The framing of the review request matters as well. Requests framed as helping other shoppers activate altruistic motivation. Requests framed as telling us about your experience activate the desire for self-expression. Requests that combine both (share your experience to help other shoppers like you) activate multiple motivational channels simultaneously. Including a reminder of what was purchased, ideally with an image of the product, reactivates the emotional connection and increases the probability of engagement.
The Post-Purchase Experience as Retention Architecture
The post-purchase experience is not a single moment but a sequence of interactions that, taken together, form the foundation of the customer relationship. Order confirmation establishes the relationship's tone. Shipping notifications manage expectations during the waiting period. Unboxing creates the peak emotional moment. Cognitive dissonance reduction protects the purchase decision from second-guessing. And review solicitation transforms the buyer into a contributor who feels invested in the brand's community.
Each touchpoint in this sequence is an opportunity to strengthen the relationship or to damage it.
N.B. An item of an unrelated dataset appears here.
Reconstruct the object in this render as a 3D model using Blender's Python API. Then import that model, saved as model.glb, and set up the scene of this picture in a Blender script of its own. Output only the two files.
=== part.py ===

The peak-end rule tells us which moments matter most. Cognitive dissonance theory tells us when the buyer is most vulnerable. And the consistency principle tells us that each positive interaction increases the probability of the next purchase. The post-purchase experience is not the epilogue of the transaction. It is the prologue of the next one.
The retailers who invest in post-purchase experience design will find that their customer acquisition costs decrease, their retention rates increase, and their word-of-mouth referrals multiply. The moments after checkout are not the end of the conversion funnel. They are the beginning of the retention engine that makes the entire business model sustainable.